Kenny Rose: Using secondary legislation may be seen as a threat to reserved powers
The Bill has been structured to effectively block the direct transfer of any powers from the EU to the Scottish Parliament so that these transfer to the UK government which will then decide what is appropriate to be devolved.
UK ministers have insisted Brexit needs to be negotiated under a UK-wide framework after which greater powers than those currently in place will be transferred back to Holyrood as well as the Welsh and Northern Ireland Assemblies. There has, however, been no clarity on this, creating concerns that Westminster could play a more influential role in areas that are currently devolved.
As things stand, the Scottish Government is unlikely to submit the Bill for Holyrood’s consent under the Sewel Convention until the amendments they’ve put forward with their Welsh counterparts are addressed. But does it matter whether or not there is consent from the Scottish Parliament or any of the other UK devolved bodies?

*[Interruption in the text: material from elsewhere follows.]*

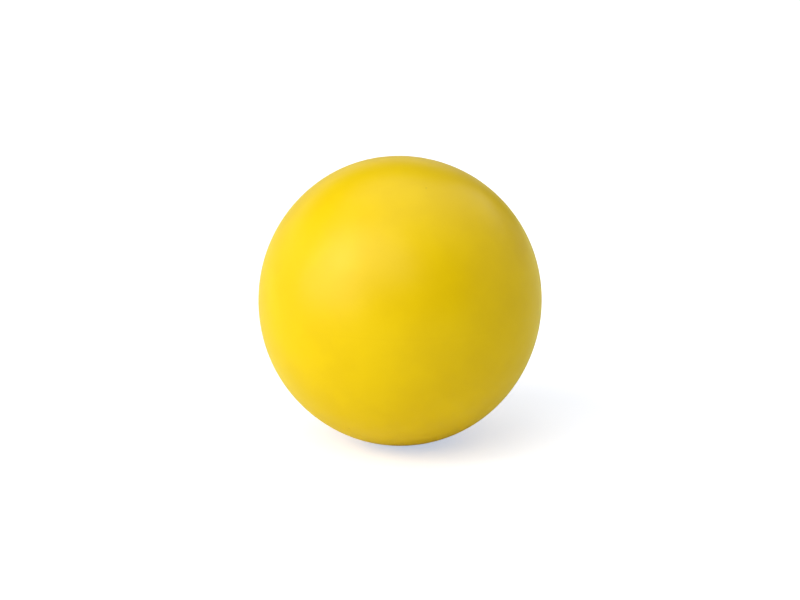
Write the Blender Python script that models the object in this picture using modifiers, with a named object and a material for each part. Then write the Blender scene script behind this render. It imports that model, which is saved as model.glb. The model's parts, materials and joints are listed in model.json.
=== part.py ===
"""Squeezable foam stress ball, built in the layers that its two-part mould gives it.

A thin coloured coat and a dense foam skin, each in an upper and a lower half, lie around one
foam core. The halves meet at a level parting plane at mid-height. Units are metres and +Z is
up. The origin is the middle of the small flat that the ball's own weight presses into it.
"""

import math

import bpy

# Driving dimensions
WIDTH = 0.0630  # across the equator
HEIGHT = 0.0644  # from the resting flat to the crown
REST_FLAT_RADIUS = 0.0032  # contact patch under the ball's own weight
COAT_WALL = 0.0003  # coloured coat, sprayed into both mould halves
SKIN_WALL = 0.0012  # dense skin that the foam forms against the mould
CLEARANCE = 0.0003  # between neighbouring pieces

# Facets
SEGMENTS = 48  # round the vertical axis
RINGS = 12  # from a pole to the parting plane
MERGE_DISTANCE = 0.00001  # closes the turned seams and the poles

# The full outline is an ellipse, and the resting flat cuts off its lowest sliver.
SEMI_WIDTH = WIDTH / 2
FLAT_ANGLE = math.asin(REST_FLAT_RADIUS / SEMI_WIDTH)
SEMI_HEIGHT = HEIGHT / (1 + math.cos(FLAT_ANGLE))
PARTING_HEIGHT = HEIGHT - SEMI_HEIGHT

# Depth of each layer's outer face under the ball's surface
SKIN_DEPTH = COAT_WALL + CLEARANCE
CORE_DEPTH = SKIN_DEPTH + SKIN_WALL + CLEARANCE

# (red, green, blue), roughness
COAT_FINISH = ((0.84, 0.66, 0.02), 0.38)
SKIN_FINISH = ((0.86, 0.74, 0.22), 0.60)
FOAM_FINISH = ((0.90, 0.82, 0.48), 0.95)


def clear_scene():
    for obj in list(bpy.data.objects):
        bpy.data.objects.remove(obj, do_unlink=True)


def make_material(name, finish):
    colour, roughness = finish
    material = bpy.data.materials.new(name)
    material.use_nodes = True
    shader = material.node_tree.nodes["Principled BSDF"]
    shader.inputs["Base Color"].default_value = (*colour, 1.0)
    shader.inputs["Roughness"].default_value = roughness
    shader.inputs["Metallic"].default_value = 0.0
    return material


def arc(depth, first, last, up):
    """Outline points of a layer, as (radius, height above the parting plane).

    The angle is counted from the pole, which is the crown if up is 1 and the foot if up is -1.
    """
    across = SEMI_WIDTH - depth
    tall = SEMI_HEIGHT - depth
    angles = [first + (last - first) * k / RINGS for k in range(RINGS + 1)]
    return [(across * math.sin(a), up * tall * math.cos(a)) for a in angles]


def rim_angle(depth):
    """Angle from the pole at which a half stops, half the clearance short of the parting plane."""
    return math.acos(CLEARANCE / 2 / (SEMI_HEIGHT - depth))


def flat_angle(depth):
    """Angle from the foot at which a layer's flat ends: the flat lies depth above the rest."""
    return math.acos((PARTING_HEIGHT - depth) / (SEMI_HEIGHT - depth))


def upper_dome(depth):
    """From the crown down to the rim."""
    return arc(depth, 0.0, rim_angle(depth), 1)


def lower_dome(depth):
    """From the rim down to the edge of the flat, then in to the axis."""
    side = arc(depth, rim_angle(depth), flat_angle(depth), -1)
    return side + [(0.0, side[-1][1])]


def upper_shell(depth, wall):
    return upper_dome(depth) + upper_dome(depth + wall)[::-1]


def lower_shell(depth, wall):
    return lower_dome(depth + wall)[::-1] + lower_dome(depth)


def solid_core(depth):
    crown = arc(depth, 0.0, math.pi / 2, 1)
    foot = arc(depth, math.pi / 2, flat_angle(depth), -1)
    return crown + foot[1:] + [(0.0, foot[-1][1])]


def make_turned(name, outline, material, parent, collection):
    """A body turned about its own Z axis from an outline of (radius, height) points."""
    mesh = bpy.data.meshes.new(name)
    points = [(radius, 0.0, height) for radius, height in outline]
    edges = [(k, k + 1) for k in range(len(points) - 1)]
    mesh.from_pydata(points, edges, [])
    mesh.materials.append(material)
    piece = bpy.data.objects.new(name, mesh)
    collection.objects.link(piece)
    piece.parent = parent
    turn = piece.modifiers.new("turn", "SCREW")
    turn.axis = "Z"
    turn.angle = math.tau
    turn.steps = SEGMENTS
    turn.render_steps = SEGMENTS
    turn.use_merge_vertices = True
    turn.merge_threshold = MERGE_DISTANCE
    turn.use_smooth_shade = True
    return piece


def make_group(name, collection):
    """An empty on the squeeze axis, at the parting plane, that carries one half's pieces."""
    group = bpy.data.objects.new(name, None)
    group.empty_display_size = SEMI_WIDTH / 2
    group.location = (0.0, 0.0, PARTING_HEIGHT)
    collection.objects.link(group)
    return group


def main():
    clear_scene()
    ball = bpy.data.collections.new("stress_ball")
    bpy.context.scene.collection.children.link(ball)

    coat = make_material("colour_coat", COAT_FINISH)
    skin = make_material("foam_skin", SKIN_FINISH)
    foam = make_material("foam", FOAM_FINISH)

    lower_half = make_group("lower_half", ball)
    upper_half = make_group("upper_half", ball)

    make_turned("upper_coat", upper_shell(0.0, COAT_WALL), coat, upper_half, ball)
    make_turned("lower_coat", lower_shell(0.0, COAT_WALL), coat, lower_half, ball)
    make_turned("upper_skin", upper_shell(SKIN_DEPTH, SKIN_WALL), skin, upper_half, ball)
    make_turned("lower_skin", lower_shell(SKIN_DEPTH, SKIN_WALL), skin, lower_half, ball)
    make_turned("foam_core", solid_core(CORE_DEPTH), foam, lower_half, ball)


main()
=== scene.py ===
"""Squeezable foam stress ball: a satin colour coat over a dense skin and a soft foam core.

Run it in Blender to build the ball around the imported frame, in a plain pale studio. Lengths are
in metres and +Z is up. Every piece is one closed surface on a grid of rings, which run from one
pole of the piece to the other.
"""

import json
import math

import bpy
import numpy as np
from bpy.props import FloatProperty, FloatVectorProperty, PointerProperty
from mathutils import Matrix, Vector


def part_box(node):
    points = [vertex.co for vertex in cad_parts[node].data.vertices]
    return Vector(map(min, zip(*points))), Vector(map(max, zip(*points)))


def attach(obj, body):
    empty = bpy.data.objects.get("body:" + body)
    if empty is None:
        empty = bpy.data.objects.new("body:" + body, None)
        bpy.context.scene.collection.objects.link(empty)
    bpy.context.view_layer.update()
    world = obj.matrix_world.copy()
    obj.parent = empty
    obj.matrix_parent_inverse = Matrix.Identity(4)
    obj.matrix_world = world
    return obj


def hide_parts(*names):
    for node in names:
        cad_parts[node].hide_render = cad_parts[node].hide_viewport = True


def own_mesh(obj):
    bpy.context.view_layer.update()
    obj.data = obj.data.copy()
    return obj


bl_info = {
    "name": "Foam Stress Ball",
    "version": (1, 0, 0),
    "blender": (4, 5, 0),
    "location": "3D View > Sidebar > Stress Ball",
    "description": "Builds a moulded foam ball in its coat, skin and core, with a pale studio",
    "category": "Object",
}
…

The Sewel Convention was established during passage of the Scotland Act 1998 which led to the creation of the Scottish Parliament. At that time he said the UK government “would expect a convention to be established that Westminster would not normally legislate with regard to devolved matters in Scotland without the consent of the Scottish Parliament”.

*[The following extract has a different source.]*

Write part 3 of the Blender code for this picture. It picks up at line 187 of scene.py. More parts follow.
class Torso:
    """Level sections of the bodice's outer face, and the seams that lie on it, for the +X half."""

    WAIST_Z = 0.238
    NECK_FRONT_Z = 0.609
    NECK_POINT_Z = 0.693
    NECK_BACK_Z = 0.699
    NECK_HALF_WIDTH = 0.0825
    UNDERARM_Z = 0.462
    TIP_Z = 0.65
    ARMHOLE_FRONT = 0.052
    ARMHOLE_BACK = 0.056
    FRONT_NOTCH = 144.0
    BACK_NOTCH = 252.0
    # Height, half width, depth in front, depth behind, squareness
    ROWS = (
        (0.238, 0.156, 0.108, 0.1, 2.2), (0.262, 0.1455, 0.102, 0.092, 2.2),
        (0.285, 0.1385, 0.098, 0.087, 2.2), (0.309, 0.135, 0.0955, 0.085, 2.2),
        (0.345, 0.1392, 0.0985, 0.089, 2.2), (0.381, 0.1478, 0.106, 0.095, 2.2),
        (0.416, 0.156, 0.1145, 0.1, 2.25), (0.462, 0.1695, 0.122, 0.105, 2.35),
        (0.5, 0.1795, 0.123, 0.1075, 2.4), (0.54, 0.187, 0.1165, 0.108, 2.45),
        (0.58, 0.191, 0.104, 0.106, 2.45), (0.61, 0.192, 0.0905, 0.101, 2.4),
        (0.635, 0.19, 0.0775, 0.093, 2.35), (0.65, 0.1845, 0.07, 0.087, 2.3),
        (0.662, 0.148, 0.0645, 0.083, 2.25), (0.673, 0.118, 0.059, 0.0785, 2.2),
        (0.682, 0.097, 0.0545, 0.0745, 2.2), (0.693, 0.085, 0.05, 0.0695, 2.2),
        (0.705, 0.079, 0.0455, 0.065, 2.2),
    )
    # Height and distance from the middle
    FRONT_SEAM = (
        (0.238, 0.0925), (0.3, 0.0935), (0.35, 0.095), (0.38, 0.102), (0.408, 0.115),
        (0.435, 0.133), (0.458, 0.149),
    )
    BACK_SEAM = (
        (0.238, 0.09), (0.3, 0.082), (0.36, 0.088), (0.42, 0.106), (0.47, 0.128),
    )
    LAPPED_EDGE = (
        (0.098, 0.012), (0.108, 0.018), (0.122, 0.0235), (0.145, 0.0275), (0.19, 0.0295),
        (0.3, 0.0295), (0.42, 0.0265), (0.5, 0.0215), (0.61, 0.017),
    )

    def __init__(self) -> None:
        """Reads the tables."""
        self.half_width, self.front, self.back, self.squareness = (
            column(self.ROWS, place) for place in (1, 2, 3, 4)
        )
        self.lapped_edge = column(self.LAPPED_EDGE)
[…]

Fast-forward to 2017 with the UK now opting to leave the EU and the position on the application of the Sewel Convention seems rather ambiguous.
The Withdrawal Bill makes it clear that the UK government accepts the convention applies and a form of consent is required from the Scottish Parliament. The key reason for this is the intended removal of Holyrood’s requirement under the Scotland Act to comply with EU law, a principle established when the Scottish Parliament was created.

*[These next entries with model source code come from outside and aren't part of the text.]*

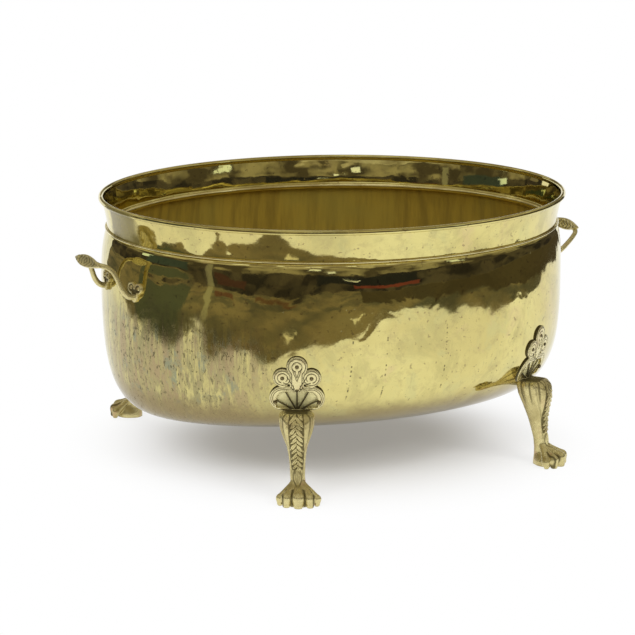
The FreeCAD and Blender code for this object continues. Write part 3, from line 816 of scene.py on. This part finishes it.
def sheet_brass(name):
    """Hand-polished sheet: bright, with clouds of tarnish, streaks, flecks and pits, and painted
    reflections low down and behind the fans.

    Places along X, Y and Z are in metres.
    """
    p = Paint(name)
    along, across, height = p.axis("X"), p.axis("Y"), p.axis("Z")
    large = p.noise(10, 4, 0.6, 0.4)
    medium = p.noise(34, 5, 0.62, 0.6)
    color = p.mix(p.ramp(large, 0.36, 0.66), BRIGHT, WARM)
    color = p.mix(p.ramp(medium, 0.52, 0.70, 0, 0.45), color, (0.58, 0.555, 0.25))
    for noise, start, full, strength, tone in TARNISH:
        color = p.lay(color, tone, p.ramp(p.noise(*noise), start, full), strength)
    # worn, spotted tarnish low down at the left end
    zone = p.times(p.ramp(along, -0.125, -0.19), p.ramp(across, 0.10, -0.02),
                   p.ramp(p.plus(height, large, 0.03), 0.192, 0.150))
    streak = p.noise(150, 6, 0.72, 0.25, (1, 1, 0.13))
    broad = p.noise(70, 5, 0.65, 0.3, (1, 1, 0.2))
    spots = p.noise(330, 4, 0.7, 0.0, (1, 1, 0.55))
    film = p.times(zone, p.ramp(streak, 0.43, 0.54))
    tint = p.mix(p.ramp(broad, 0.40, 0.60), (0.36, 0.32, 0.15), (0.42, 0.32, 0.17))
    tint = p.mix(p.ramp(p.noise(48, 4, 0.6), 0.52, 0.64), tint, (0.29, 0.30, 0.19))
    worn = p.times(zone, p.ramp(broad, 0.42, 0.56, 0.25, 0.8))
    color = p.mix(worn, color, (0.38, 0.325, 0.155))
    color = p.lay(color, tint, film, 0.9)
    specks = p.times(zone, p.ramp(spots, 0.56, 0.62))
    color = p.lay(color, (0.17, 0.15, 0.075), specks, 0.72)
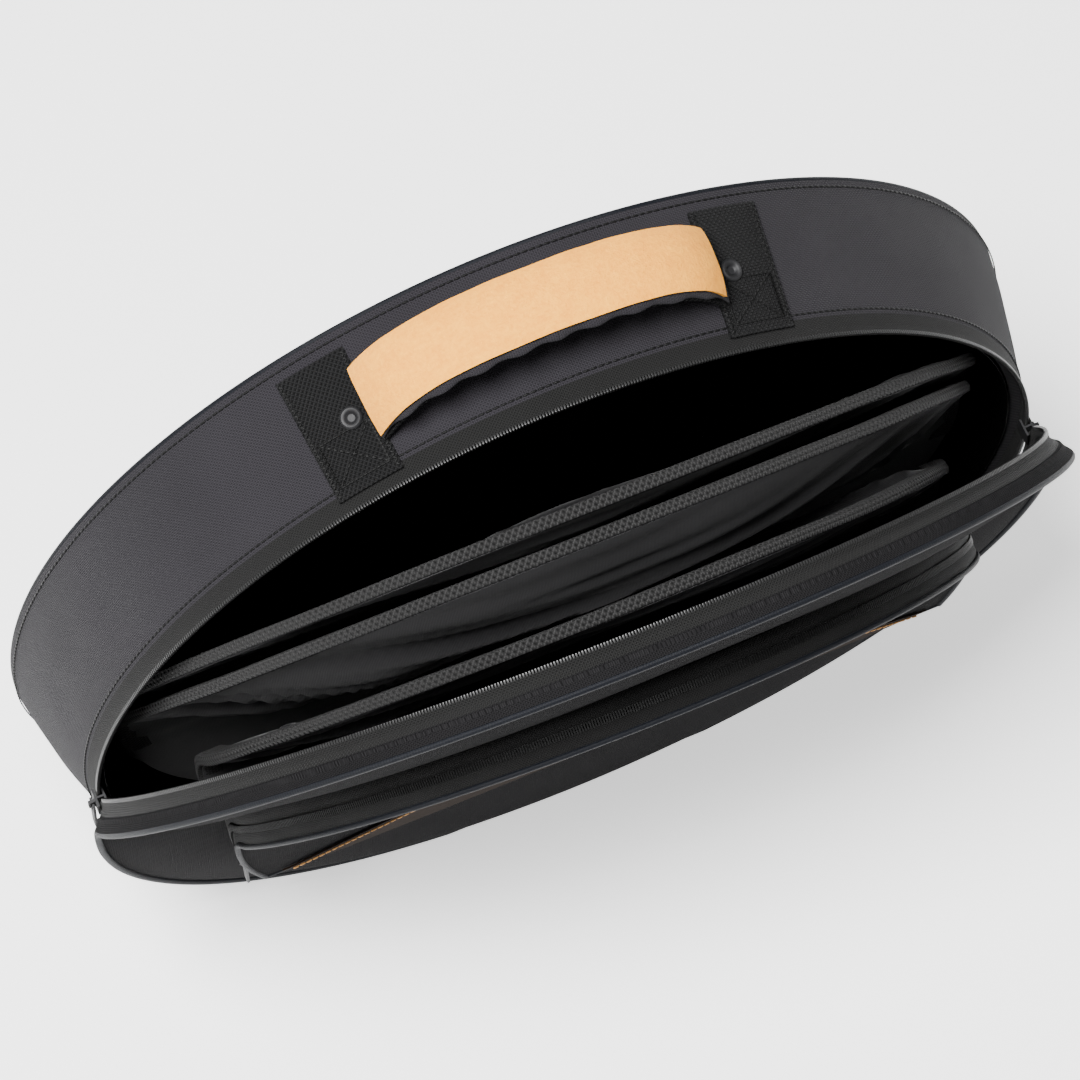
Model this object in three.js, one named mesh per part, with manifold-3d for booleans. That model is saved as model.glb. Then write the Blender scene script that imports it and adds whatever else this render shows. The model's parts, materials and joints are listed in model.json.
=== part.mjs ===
// Soft round cymbal bag, standing on its flattened bottom, lid unzipped and folded forward.
// Millimetres, +Z up, front towards -Y. Origin on the floor under the middle of the gusset.
// The bag is drawn about its zipper plane, y = 0, and the whole group is moved forward at the end.
import * as THREE from 'three';
import Module from 'manifold-3d';
import { mergeVertices } from 'three/addons/utils/BufferGeometryUtils.js';

const wasm = await Module();
wasm.setup();

// ---- driving dimensions ------------------------------------------------------------------
const zipRadius = 290;        // outer radius of the gusset at the zipper
const backFlare = 19;         // how much wider the back rim is
const frontFlare = 10;        // how much wider the front rim is
const gussetDepth = 88;       // zipper plane to back panel
const lipDepth = 18;          // zipper plane to front panel, at the fold
const lipDepthBottom = 8;     // the same at the floor, where the empty front falls back
const flatDepth = 7;          // width either side of the zipper that stays at zipRadius
const sag = 0.85;             // height of the slack lower half against a true half circle
const standSink = 2.5;        // how much of the outline at the zipper the floor flattens
const foldHeight = 17;        // fold of the front panel above the disc centre
const openAngle = 25;         // lid lean, degrees
const domeHeight = 18;        // how far the front panel swells beyond its rim
const domePower = 8;          // the swell is flat in the middle and falls off near the rim
const panelRows = 5;           // facet rows of the domed panels
const coverThick = 1.3;
const foamThick = 6;
const liningThick = 0.9;
const gap = 0.3;              // clearance between sewn layers
const looseGap = 2.2;         // pieces that do not follow each other facet by facet
const tapeWidth = 12;         // zipper tape on the gusset side
const tapeThick = 1;
const coilWidth = 2.2;
const coilThick = 2.4;
const coilSplit = 2.4;        // slot between the two coil rows, room for the slider's post
const pipingSize = 3.2;
const pocketMargin = 72;      // pocket inside the front rim
const pocketDepth = 24;       // depth of the pocket's band
const pocketBulge = 8;
const pocketDrop = 66;        // straight bottom of the pocket below the disc centre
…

The Withdrawal Bill states the Scottish Parliament would comply with “retained EU” law which would be re-enacted into UK law from the day Britain formally exits the European Union. The Bill provides that secondary legislation would be used under so-called “Henry VIII” powers to effect the detailed transcription of EU law into UK law and for the transfer of powers to devolved bodies.
While the Sewel Convention suggests legislative consent would be needed when Westminster legislation touches on devolved matters, this would not apply if done through secondary legislation.
In the judgment in the case of Miller v Secretary of State for Exiting the European Union, where the Scottish Government was allowed to intervene in the appeal by the UK government, the judges expressed the view that the Sewel Convention remained a political and constitutional measure as opposed to one that had the force of law.
This suggests there would be no scope for legal challenge to the UK government proceeding with Brexit and implementing the Withdrawal Bill without consent under the Sewel Convention. Given the exceptional circumstances of Brexit, it may feel it is justified in doing so.
This could, however, be a risky strategy which raises further political and constitutional issues, including the prospect of another independence referendum, especially if the UK government is perceived to be undermining the principles of devolution.
It is far from clear at this stage whether the UK government is open to some form of compromise and if so what that compromise might look like. What does appear certain is that the Scottish Government and other devolved bodies will continue to push for more full-on engagement and for additional powers in areas such as immigration as the Brexit process continues.